== DATA LINES ==

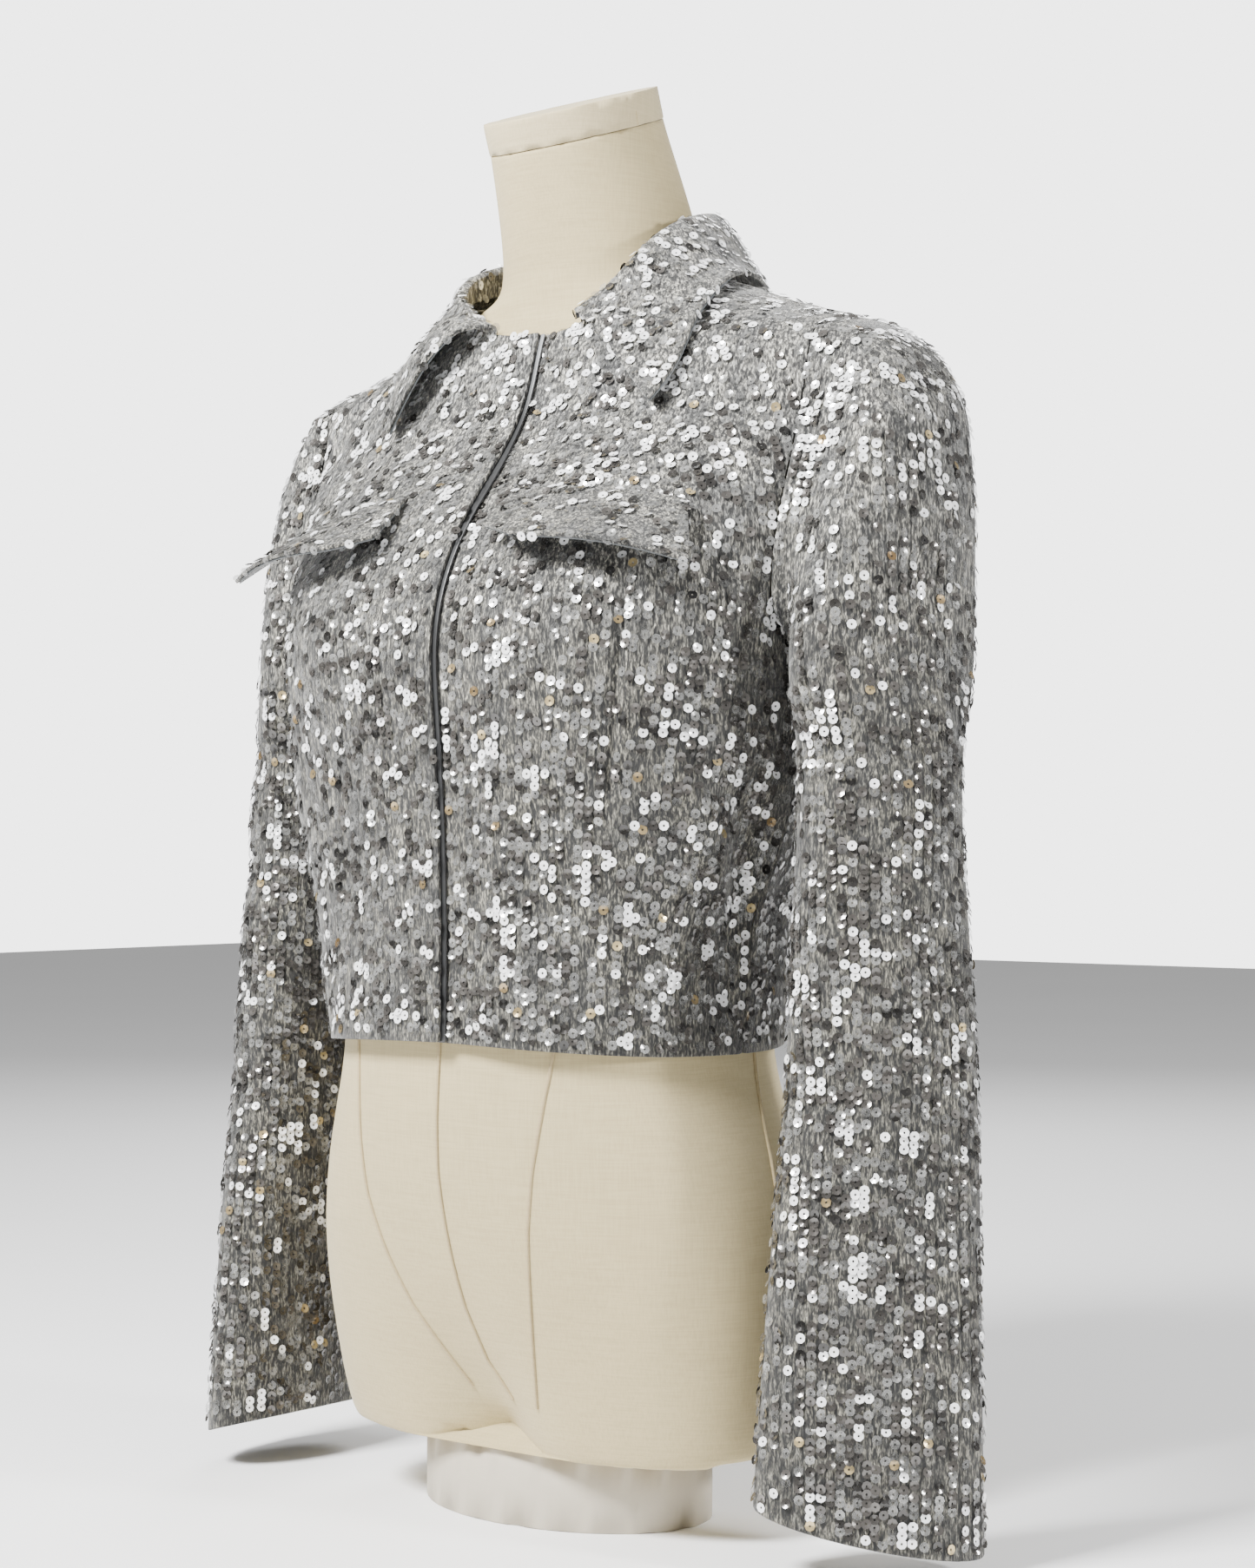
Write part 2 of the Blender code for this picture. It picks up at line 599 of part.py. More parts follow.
def collar_half(hand):
    """Outer grid of half the collar: stations from the centre back to the front,
    each from the stand's lower edge over the fold to the fall's outer edge.
    """
    stations = []
    numbered = [(i,) + row for i, row in enumerate(COLLAR)]
    names = ("station",) + COLLAR_COLUMNS
    last = len(COLLAR) - 1
    for s in range(COLLAR_STATIONS + 1):
        at = last * s / COLLAR_STATIONS
        turn, stand, lean, *edge = (column(numbered, names, name, at, "station")
                                    for name in COLLAR_COLUMNS)
        neck = neckline(math.radians(turn * COLLAR_END[hand] / COLLAR[-1][0]))
        away = np.array([neck[0], neck[1] - NECK_MIDDLE_Y, 0.0])
        away /= np.linalg.norm(away)
        side = smoothstep(*SIDE_SPAN[:2], at) * (1 - smoothstep(*SIDE_SPAN[2:], at))
        up = np.array([0.0, 0.0, stand * (1 - SIDE_STAND_LOSS[hand] * side)])
        neck += np.array([0.0, 0.0, 2 * SEAM])
        front = smoothstep(0.55 * last, last, at)
        edge = np.array(edge)
        edge[0] -= SIDE_IN[hand] * side
        edge[2] -= SIDE_EDGE_DROP[hand] * side
        if hand < 0:
            edge[0] -= LEAF_IN_RIGHT * front
        fold = neck + up + away * (lean + FOLD_WIDE)
        points = [neck, neck + STAND_BEND * up + away * 0.5 * lean, neck + 0.9 * up + away * lean]
        points.append(neck + (1 + FALL_SWELL) * up + away * (lean + 0.5 * FOLD_WIDE))
        fall = COLLAR_ROWS - 3
        for k in range(fall):
            t = k / (fall - 1)
            point = fold + (edge - fold) * t
            swell = FALL_SWELL * math.sin(math.pi * t) * (1 - t)
            point[2] += swell * np.linalg.norm(edge - fold)
            point = off_body(point, LEAF_CLEAR)
            if hand < 0:
                rise = LEAF_LIFT_RIGHT * front * math.sin(math.pi * min(t * 1.05, 1.0)) ** 0.8
                point += np.array(LEAF_LIFT_WAY) * rise
            points.append(point)
        stations.append([(p[0] * hand, p[1], p[2]) for p in points])
    return np.array(stations)


def collar_grid():
    """Outer grid of the whole collar, from the right leaf round to the left."""
    right, left = collar_half(-1), collar_half(1)
    return np.concatenate((right[::-1], left[1:]), axis=0)


def build_collar():
    """Collar and the satin underside of each leaf."""
    grid = collar_grid()
    out = face_normals(grid)
    probe = out[grid.shape[0] // 2, -2]
    if probe[1] < 0:
        out = -out
    add_wall("collar", grid, grid - out * CLOTH, SEQUIN_CLOTH)
    stations = int(round(COLLAR_STATIONS * UNDERSIDE_FROM))
    spans = {"right": slice(0, COLLAR_STATIONS - stations),
             "left": slice(COLLAR_STATIONS + 1 + stations, None)}
    for name, span in spans.items():
        top = grid[span, 5:] - out[span, 5:] * (CLOTH + SEAM)
        add_wall(f"collar_underside_{name}", top, top - out[span, 5:] * SATIN, SATIN_GREY)


def build_flap(name, hand):
    """Chest pocket flap, sewn along its top and tilting out, and its satin side."""
    side = "left" if hand > 0 else "right"
    grid = np.zeros((FLAP_ROWS + 1, FLAP_COLUMNS + 1, 3))
    for c in range(FLAP_COLUMNS + 1):
        s = c / FLAP_COLUMNS
        x = FLAP_INNER + (FLAP_OUTER - FLAP_INNER) * s
        z = FLAP_TOP - FLAP_DROP_OUT * s * s
        tilt = math.radians(FLAP_TILT[side] + FLAP_TILT_OUTER[side] * s)
        sewn = off_body(surface(x, z, "front"), CLOTH + SATIN + FLAP_AIR)
        ahead = surface(x + 0.002, z, "front") - surface(x - 0.002, z, "front")
        ahead /= np.linalg.norm(ahead)
        below = surface(x, z - 0.004, "front") - surface(x, z, "front")
        below -= ahead * np.dot(ahead, below)
        below /= np.linalg.norm(below)
        away = np.cross(ahead, -below)
        for r in range(FLAP_ROWS + 1):
            t = r / FLAP_ROWS
            run = FLAP_RUN * t * (1 - FLAP_INNER_CORNER * (1 - smoothstep(0.0, 0.25, s)))
            droop = FLAP_DROOP * FLAP_RUN * t * t
            point = sewn + below * run * math.cos(tilt) + away * run * math.sin(tilt)
            point += below * droop
            point += ahead * FLAP_SPREAD * t * (2 * s - 1)
            grid[r, c] = (point[0] * hand, point[1], point[2])
    out = face_normals(grid)
    if out[-1, 4, 1] > 0:
        out = -out
    add_wall(name, grid, grid - out * CLOTH, SEQUIN_CLOTH)
    under = grid - out * (CLOTH + SEAM)
    under[:, 0] += (under[:, 1] - under[:, 0]) * LINING_IN
    under[:, -1] += (under[:, -2] - under[:, -1]) * LINING_IN
    under[-1] += (under[-2] - under[-1]) * LINING_HEM
    add_wall(name.replace("flap", "flap_lining"), under, under - out * SATIN, SATIN_GREY)


def build_facing(grids, normals):
    """Satin strip under the right front's edge, showing as a narrow line."""
    edge, out = grids["front_right"][:, -1], normals["front_right"][:, -1]
    inside = grids["front_right"][:, -2] - edge
    inside /= np.linalg.norm(inside, axis=1, keepdims=True)
    columns = []
    for place in (-1.0, -0.3, 0.0, 1.0):
        points = []
        for r in range(len(edge)):
            shows = FACING_SHOWS + FACING_BULGE["wide"] * bell(
                edge[r, 2], FACING_BULGE["z"], FACING_BULGE["tall"])
            reach = FACING_UNDER * -place if place < 0 else -shows * place
            points.append(edge[r] + inside[r] * reach - out[r] * (CLOTH + SEAM))
        columns.append(points)
    top = np.array(columns).transpose(1, 0, 2)
    under = top - out[:, None] * SATIN
    add_wall("front_facing", top, under, SATIN_GREY)


def form_section(z):
    """Sizes of the form at a height that the jacket covers."""
    lift = SHOULDER_DROP * smoothstep(0.50, 0.60, z)
    ease = {name: column(EASE, EASE_COLUMNS, name, z) for name in EASE_COLUMNS[1:]}
    half_width = body("half_width", z + lift) - ease["side"]
    over = half_width - ARM_PLATE
    if over > -PLATE_ROUND:
        half_width = ARM_PLATE - PLATE_ROUND * math.exp(-(over + PLATE_ROUND) / PLATE_ROUND)
    return {"z": z, "half_width": half_width, "front": body("front", z + lift) + ease["front"],
            "back": body("back", z + lift) - ease["back"], "side": body("side", z + lift),
            "power": body("power", z + lift), "cleft": 0.0, "tilt": 0.0}


def form_ring(section):
    """Ring of the form from its section, starting at the centre front."""
    ring = []
    for i in range(FORM_SIDES):
        angle = 2 * math.pi * i / FORM_SIDES
        sine, cosine = math.sin(angle), math.cos(angle)
        power = 2 / section["power"]
        x = math.copysign(section["half_width"] * abs(sine) ** power, sine)
        front = cosine > 0
        depth = (section["side"] - section["front"] if front
                 else section["back"] - section["side"])
        depth = depth * abs(cosine) ** power
        depth -= section["cleft"] * bell(x, 0.0, CLEFT_WIDE)
        y = section["side"] - depth if front else section["side"] + depth
        z = section["z"] + math.tan(math.radians(section["tilt"])) * (y - section["side"])
        ring.append((x, y, z))
    return ring


def build_form():
    """Limbless form: thighs cut short, torso, closed armholes and neck."""
    rows = [dict(zip(FORM_COLUMNS, row)) for row in FORM_BELOW]
    rows += [form_section(z) for z in FORM_JACKET_LEVELS]
    rows += [dict(zip(FORM_COLUMNS, row)) for row in FORM_NECK]
    mesh = bmesh.new()
    rings = [[mesh.verts.new(p) for p in form_ring(row)] for row in rows]
    for vert in rings[0]:
        vert.co.z += CLEFT_RISE * bell(vert.co.x, 0.0, CLEFT_WIDE * 0.75)
    for low, high in zip(rings, rings[1:]):
        for i in range(FORM_SIDES):
            j = (i + 1) % FORM_SIDES
            mesh.faces.new((low[i], low[j], high[j], high[i]))
    foot = rings[0]
    for i in range(FORM_SIDES // 2):
        corners = (foot[-i], foot[-i - 1], foot[i + 1], foot[i])
        mesh.faces.new(list(dict.fromkeys(corners)))
    mesh.faces.new(rings[-1])
    add_object("dress_form", mesh, LINEN)
    return rows[-1]


def build_cap(section):
    """Cap of the neck: a round slice on the neck's tilted cut, edges eased."""
    top = dict(section)
    top["half_width"] += CAP_MARGIN
    top["front"] -= CAP_MARGIN
    top["back"] += CAP_MARGIN
    tilt = math.radians(section["tilt"])
    up = np.array([0.0, -math.sin(tilt), math.cos(tilt)])
    ring = np.array(form_ring(top))
    mesh = bmesh.new()
    low = [mesh.verts.new(p + up * SEAM) for p in ring]
    high = [mesh.verts.new(p + up * (SEAM + CAP_THICK)) for p in ring]
    mesh.faces.new(low)
    mesh.faces.new(high)
    for i in range(FORM_SIDES):
        j = (i + 1) % FORM_SIDES
        mesh.faces.new((low[i], low[j], high[j], high[i]))
    rims = [e for e in mesh.edges if len({v in high for v in e.verts}) == 1
            and e.verts[0] in high]
    bmesh.ops.bevel(mesh, geom=rims, offset=CAP_BEVEL, offset_type="OFFSET", segments=2,
                    profile=0.5, affect="EDGES", material=-1)
    add_object("neck_cap", mesh, CAP_LINEN)


def build_base():
    """Plain low base that carries the form clear of the surface."""
    mesh = bmesh.new()
    top = FORM_BELOW[0][0] - SEAM
    rings = []
    for z in (0.0, top):
        rings.append([mesh.verts.new((BASE_HALF_X * math.sin(a),
                                      BASE_CENTRE_Y - BASE_HALF_Y * math.cos(a), z))
                      for a in np.arange(BASE_SIDES) * 2 * math.pi / BASE_SIDES])
    for ring in rings:
        mesh.faces.new(ring)
    for i in range(BASE_SIDES):
        j = (i + 1) % BASE_SIDES
        mesh.faces.new((rings[0][i], rings[0][j], rings[1][j], rings[1][i]))
    add_object("form_base", mesh, PALE_WOOD)


def main():
    """Clear the scene and build every piece."""
    for old in list(bpy.data.objects):
        bpy.data.objects.remove(old, do_unlink=True)
    grids, normals = build_body()
    build_sleeve("sleeve_left", grids, normals, 1)
    build_sleeve("sleeve_right", grids, normals, -1)
    build_collar()
    build_flap("flap_left", 1)
    build_flap("flap_right", -1)
    build_facing(grids, normals)
    build_cap(build_form())
    build_base()


main()
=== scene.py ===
"""Looks of the sequin jacket and its dress form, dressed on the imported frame.

Metres; +Z is up, the front faces -Y and the wearer's left is +X. A turn is an
angle about a piece's own upright middle line: 0 is the front, 90 the wearer's left.
"""

import logging
import math
from collections.abc import Iterable
from dataclasses import dataclass, field
from enum import Enum

import bmesh
import bpy
import numpy as np
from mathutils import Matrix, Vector, noise
from mathutils.bvhtree import BVHTree

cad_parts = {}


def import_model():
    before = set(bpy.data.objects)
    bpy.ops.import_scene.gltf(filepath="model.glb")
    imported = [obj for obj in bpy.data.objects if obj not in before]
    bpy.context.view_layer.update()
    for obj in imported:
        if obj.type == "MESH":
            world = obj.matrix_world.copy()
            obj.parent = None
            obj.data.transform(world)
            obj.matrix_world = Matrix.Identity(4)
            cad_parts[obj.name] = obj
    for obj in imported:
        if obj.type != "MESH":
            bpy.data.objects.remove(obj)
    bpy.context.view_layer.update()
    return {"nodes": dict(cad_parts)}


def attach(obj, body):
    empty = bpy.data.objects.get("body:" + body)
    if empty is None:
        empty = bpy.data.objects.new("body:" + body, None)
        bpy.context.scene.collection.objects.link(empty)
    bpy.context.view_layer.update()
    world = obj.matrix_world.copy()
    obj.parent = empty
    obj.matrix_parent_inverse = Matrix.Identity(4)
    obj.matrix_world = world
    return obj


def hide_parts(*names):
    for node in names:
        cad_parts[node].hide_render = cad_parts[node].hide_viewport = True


LOG = logging.getLogger("sequin_jacket")

BODY = "root"
SEED = 11
MERGE = 0.00001                 # vertices of the frame closer than this are one
RIM_ANGLE = math.radians(50)    # a sharper edge of a solid is a cut edge
CLOTH_JOIN = math.radians(38)   # triangles of cloth that meet at less than this become one face
FORM_JOIN = math.radians(30)    # and those of the form, its cap and its base
JOIN_SHAPE = math.radians(60)   # how far such a face may be from a rectangle
FORM_RIM = 0.92                 # how sharp the form's cut edges stay, from 0 to 1
RISE_PER_METRE = 600.0          # degrees that a route tilts up for each metre above a spine
TURN_STEP = 0.4                 # degrees between the directions tried for a column of sequins
CLIMB_STEP = 0.002              # metres between the heights tried up a column
RISE_STEP = 0.5                 # degrees between the directions tried above a spine's top
OPEN_RADIUS = 0.13              # columns cross an opening as if the cloth lay at this radius
NEARLY_LEVEL = 0.2              # share of upright below which a face counts as lying level
RAY_START = 0.0002              # rays that look for a cover start this far off the cloth
HEM_MARGIN = 0.0015             # the lowest sequins start this far above a hem
DART_BARE = 0.0024              # half the width that stays bare along a dart
UNDER_CLEARANCE = 0.0032        # the least room for a sequin under another piece
HIDDEN_REACH = 0.03             # a side of a small piece this close to another one is hidden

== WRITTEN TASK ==
Give again, word for word, only the lines running from the line with "grids, normals = build_body()" through the line with "before = set(bpy.data.objects)"; include both of those lines.

== CORRECT ANSWER ==
    grids, normals = build_body()
    build_sleeve("sleeve_left", grids, normals, 1)
    build_sleeve("sleeve_right", grids, normals, -1)
    build_collar()
    build_flap("flap_left", 1)
    build_flap("flap_right", -1)
    build_facing(grids, normals)
    build_cap(build_form())
    build_base()


main()
=== scene.py ===
"""Looks of the sequin jacket and its dress form, dressed on the imported frame.

Metres; +Z is up, the front faces -Y and the wearer's left is +X. A turn is an
angle about a piece's own upright middle line: 0 is the front, 90 the wearer's left.
"""

import logging
import math
from collections.abc import Iterable
from dataclasses import dataclass, field
from enum import Enum

import bmesh
import bpy
import numpy as np
from mathutils import Matrix, Vector, noise
from mathutils.bvhtree import BVHTree

cad_parts = {}


def import_model():
    before = set(bpy.data.objects)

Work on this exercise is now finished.